### Problem statement
Output a verbatim copy of the data, cut off after the line that contains "return shell - step - holes".

# Entries start

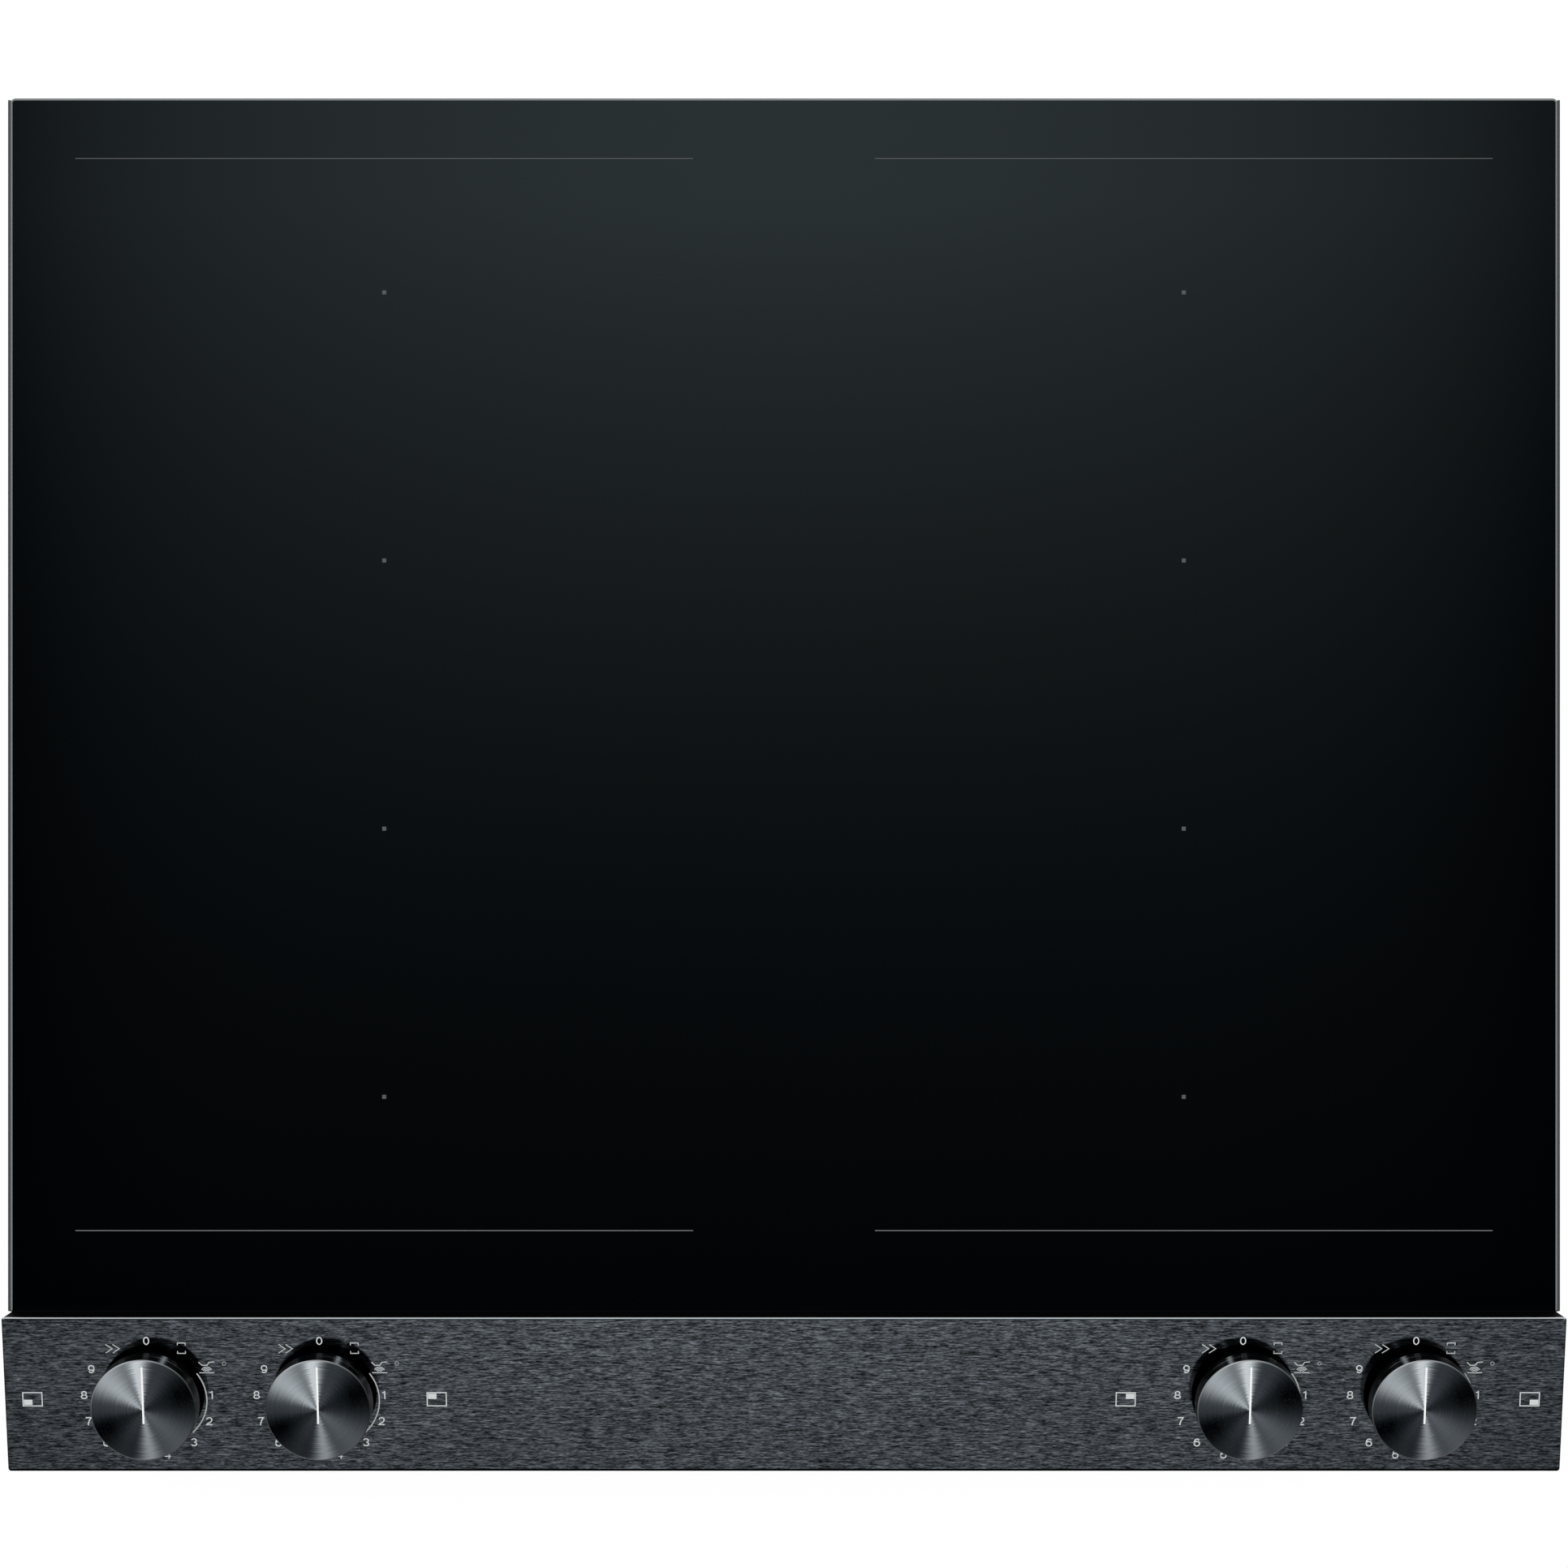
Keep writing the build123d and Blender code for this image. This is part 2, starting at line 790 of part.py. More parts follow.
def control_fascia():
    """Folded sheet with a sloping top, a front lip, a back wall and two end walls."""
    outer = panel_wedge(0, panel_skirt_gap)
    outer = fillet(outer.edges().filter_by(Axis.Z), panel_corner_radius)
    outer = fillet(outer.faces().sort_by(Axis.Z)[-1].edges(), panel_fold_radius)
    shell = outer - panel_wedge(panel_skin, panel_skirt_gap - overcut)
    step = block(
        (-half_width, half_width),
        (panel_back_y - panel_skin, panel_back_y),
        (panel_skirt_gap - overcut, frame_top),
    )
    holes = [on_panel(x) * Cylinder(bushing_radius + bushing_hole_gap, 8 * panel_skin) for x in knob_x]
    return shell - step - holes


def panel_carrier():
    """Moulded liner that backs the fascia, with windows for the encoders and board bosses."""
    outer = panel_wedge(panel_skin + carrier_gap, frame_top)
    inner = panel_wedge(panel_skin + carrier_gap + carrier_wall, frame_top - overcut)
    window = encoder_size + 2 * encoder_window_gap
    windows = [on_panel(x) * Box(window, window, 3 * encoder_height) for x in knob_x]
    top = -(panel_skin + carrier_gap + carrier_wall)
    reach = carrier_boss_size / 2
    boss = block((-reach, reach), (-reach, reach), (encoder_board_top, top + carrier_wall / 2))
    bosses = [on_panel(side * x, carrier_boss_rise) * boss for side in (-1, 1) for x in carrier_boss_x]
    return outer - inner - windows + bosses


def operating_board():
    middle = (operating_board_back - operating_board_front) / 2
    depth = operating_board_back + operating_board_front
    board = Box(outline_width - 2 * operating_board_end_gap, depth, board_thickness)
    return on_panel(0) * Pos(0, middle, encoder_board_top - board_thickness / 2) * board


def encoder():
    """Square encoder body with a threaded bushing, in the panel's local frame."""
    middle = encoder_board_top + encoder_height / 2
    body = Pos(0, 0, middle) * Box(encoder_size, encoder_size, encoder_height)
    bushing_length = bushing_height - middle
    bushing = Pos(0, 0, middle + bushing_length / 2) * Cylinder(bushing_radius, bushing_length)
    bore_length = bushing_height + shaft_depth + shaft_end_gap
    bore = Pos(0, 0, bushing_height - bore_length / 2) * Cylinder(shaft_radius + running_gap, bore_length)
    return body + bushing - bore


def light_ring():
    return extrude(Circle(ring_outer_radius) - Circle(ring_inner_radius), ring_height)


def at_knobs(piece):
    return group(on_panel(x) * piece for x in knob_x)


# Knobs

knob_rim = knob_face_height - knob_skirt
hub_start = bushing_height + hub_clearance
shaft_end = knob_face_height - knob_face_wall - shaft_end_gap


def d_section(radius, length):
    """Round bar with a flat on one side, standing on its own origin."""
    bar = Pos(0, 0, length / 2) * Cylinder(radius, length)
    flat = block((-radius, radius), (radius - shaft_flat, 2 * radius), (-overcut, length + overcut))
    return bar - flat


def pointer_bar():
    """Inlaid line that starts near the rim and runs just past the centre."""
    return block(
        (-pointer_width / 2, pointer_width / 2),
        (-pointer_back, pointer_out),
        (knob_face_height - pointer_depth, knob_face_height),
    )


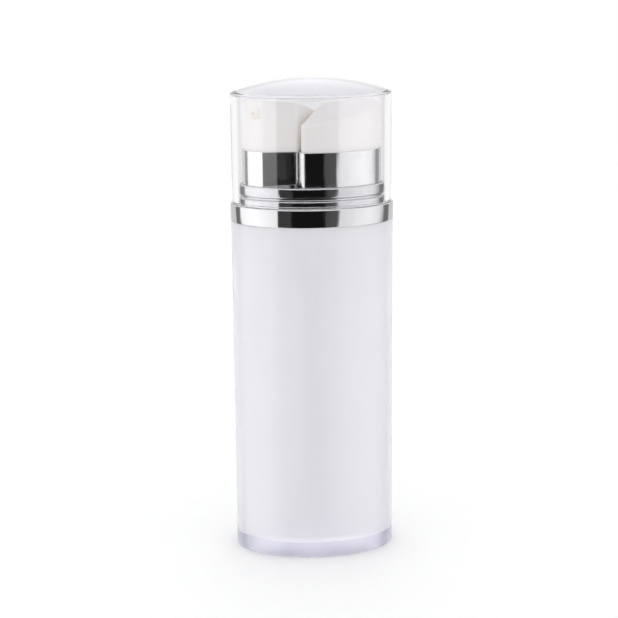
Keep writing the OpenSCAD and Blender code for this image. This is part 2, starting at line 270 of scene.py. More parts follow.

# Entries end

### Result of this task
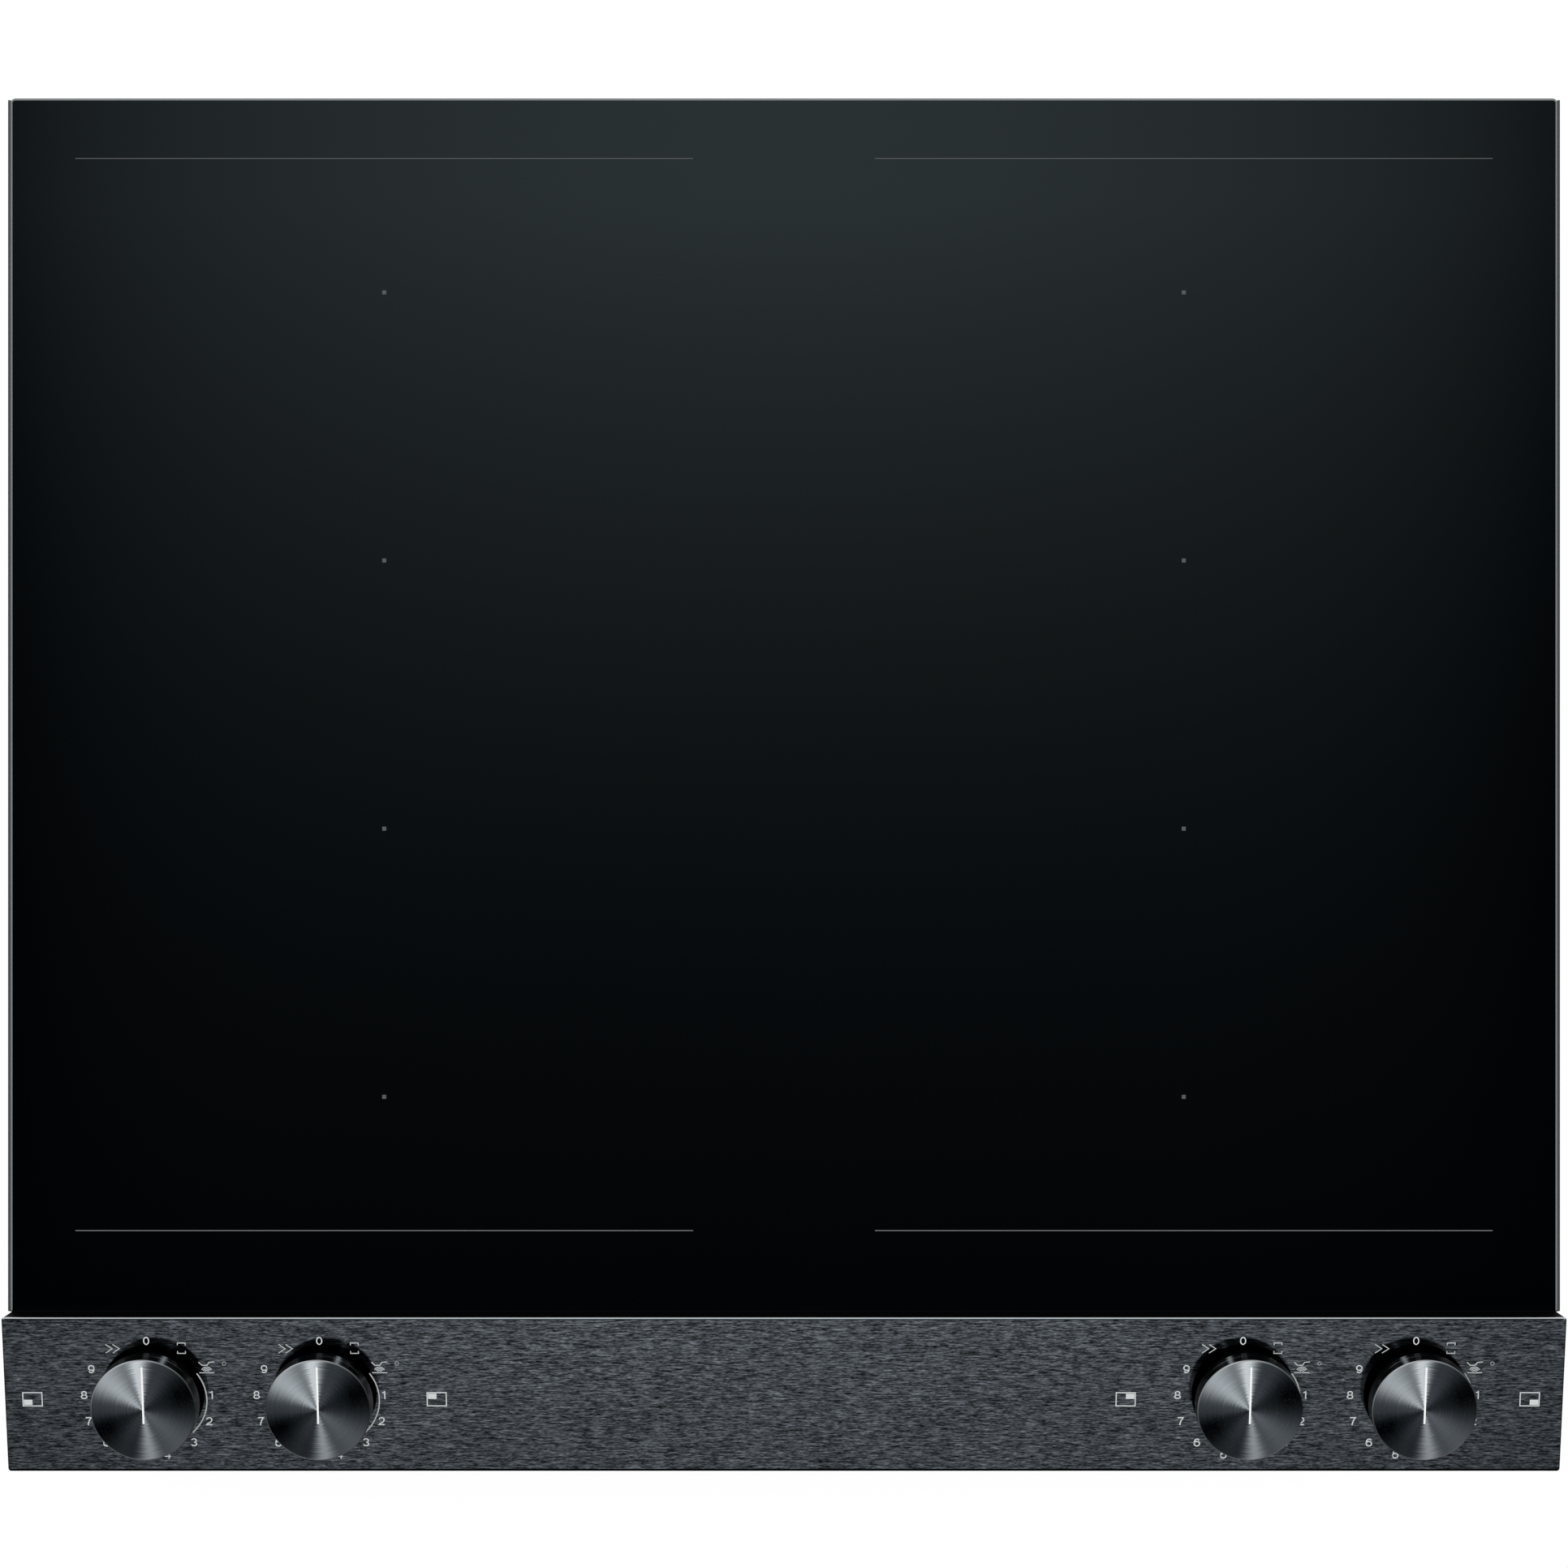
Keep writing the build123d and Blender code for this image. This is part 2, starting at line 790 of part.py. More parts follow.
def control_fascia():
    """Folded sheet with a sloping top, a front lip, a back wall and two end walls."""
    outer = panel_wedge(0, panel_skirt_gap)
    outer = fillet(outer.edges().filter_by(Axis.Z), panel_corner_radius)
    outer = fillet(outer.faces().sort_by(Axis.Z)[-1].edges(), panel_fold_radius)
    shell = outer - panel_wedge(panel_skin, panel_skirt_gap - overcut)
    step = block(
        (-half_width, half_width),
        (panel_back_y - panel_skin, panel_back_y),
        (panel_skirt_gap - overcut, frame_top),
    )
    holes = [on_panel(x) * Cylinder(bushing_radius + bushing_hole_gap, 8 * panel_skin) for x in knob_x]
    return shell - step - holes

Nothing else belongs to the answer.